Why? Because many members of the media have internalized the attacks conservatives have made on them for decades and come to adopt the complimentary conservative picture of what America is all about.

Journalists have accepted the idea that they are an urban elite disconnected from the "real America." They live in places such as Washington and New York, where liberal ideas dominate. The rest of the country, therefore, must be filled with conservatives. So when Democrats win, it can only be an accident of history - but when Republicans win, it must be a pure expression of popular will.

But the fact is that nearly all the movement in American public opinion in recent decades has been in one direction: to the left. This evolution is precisely why conservatives have grown so angry about the "culture wars" - because they're losing.

In 1977, the General Social Survey found 66 percent of Americans agreeing with the statement, "It is much better for everyone involved if the man is the achiever outside the home and the woman takes care of the home and family." By 2004, that figure had fallen to 36 percent.

To take another example, a 1987 Pew poll found that only 48 percent of Americans agreed with the statement, "It's all right for blacks and whites to date each other." By 2003, the number agreeing had risen to 77 percent, and it will no doubt keep rising in our ever-more-diverse society.

Conservatives might protest that opposition to interracial dating isn't a "conservative" position - but that's only because all sides have now accepted what was once the liberal position. In other words, we've moved to the left. Our ideas about race, gender roles, child rearing and a host of other matters have grown increasingly progressive over time.
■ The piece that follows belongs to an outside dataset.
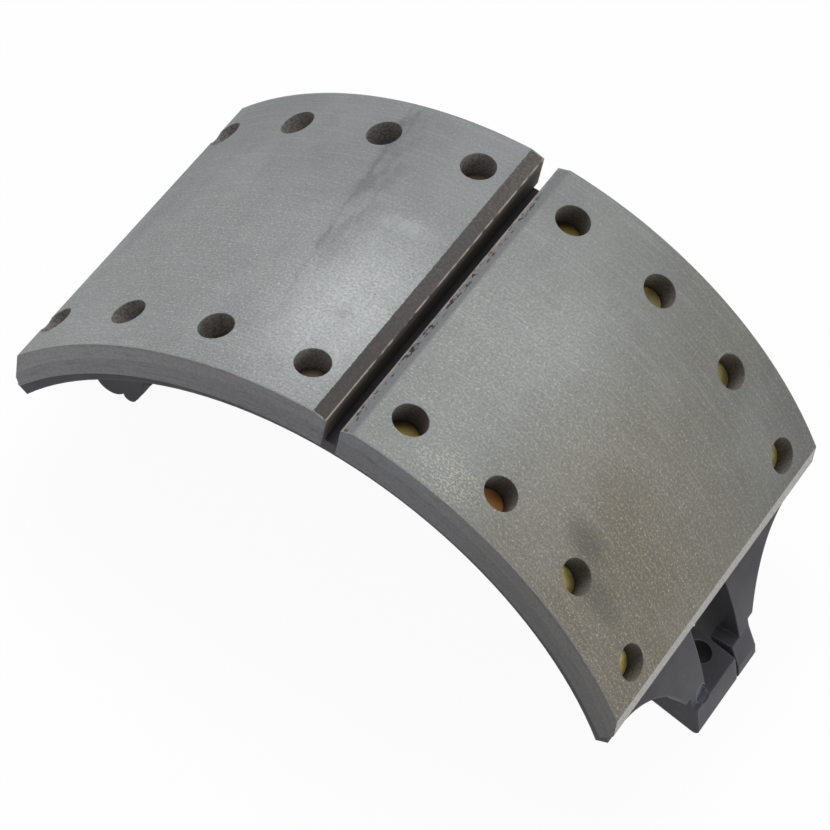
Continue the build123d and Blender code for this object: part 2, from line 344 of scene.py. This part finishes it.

And that isn't even mentioning issues such as health care, the minimum wage or Social Security, where the liberal position has long been the more popular one.

Yet, through smart politicking, Republicans managed to hold on to power. By keeping their base energized and organized, they ensured that they wouldn't be beaten on turnout alone. Combined with ruthless redistricting to increase the number of safe Republican seats, and relentless exploitation of 9/11 - not to mention some key Democratic missteps - it was enough to get more than 50 percent on Election Day.

But it could only work for so long, particularly when their positions on issues don't command majority support. In fact, looking at public opinion over the last few decades, issues seem to come in two types: those on which the public is steadily moving to the left, and those, such as abortion and gun control, on which opinions barely budge no matter what happens in the political arena. Although Americans may be more conservative than our friends in Western Europe, it is virtually impossible to find a fundamental issue on which the public is moving steadily to the right.

When Republicans took over both houses in Congress in 1994, commentators told President Bill Clinton that his policies had been repudiated. The country had moved to the right, they said, so if Mr. Clinton wanted to salvage his presidency, he should do the same. In many ways, he followed their advice.

In the wake of resounding Democratic wins, will we hear the same voices advising President Bush to move to the left? Knowing what we do about Mr. Bush, the idea that he would listen to such a suggestion seems fanciful. But unless they want to see more defeats in the coming years, his fellow Republicans might want to think about it.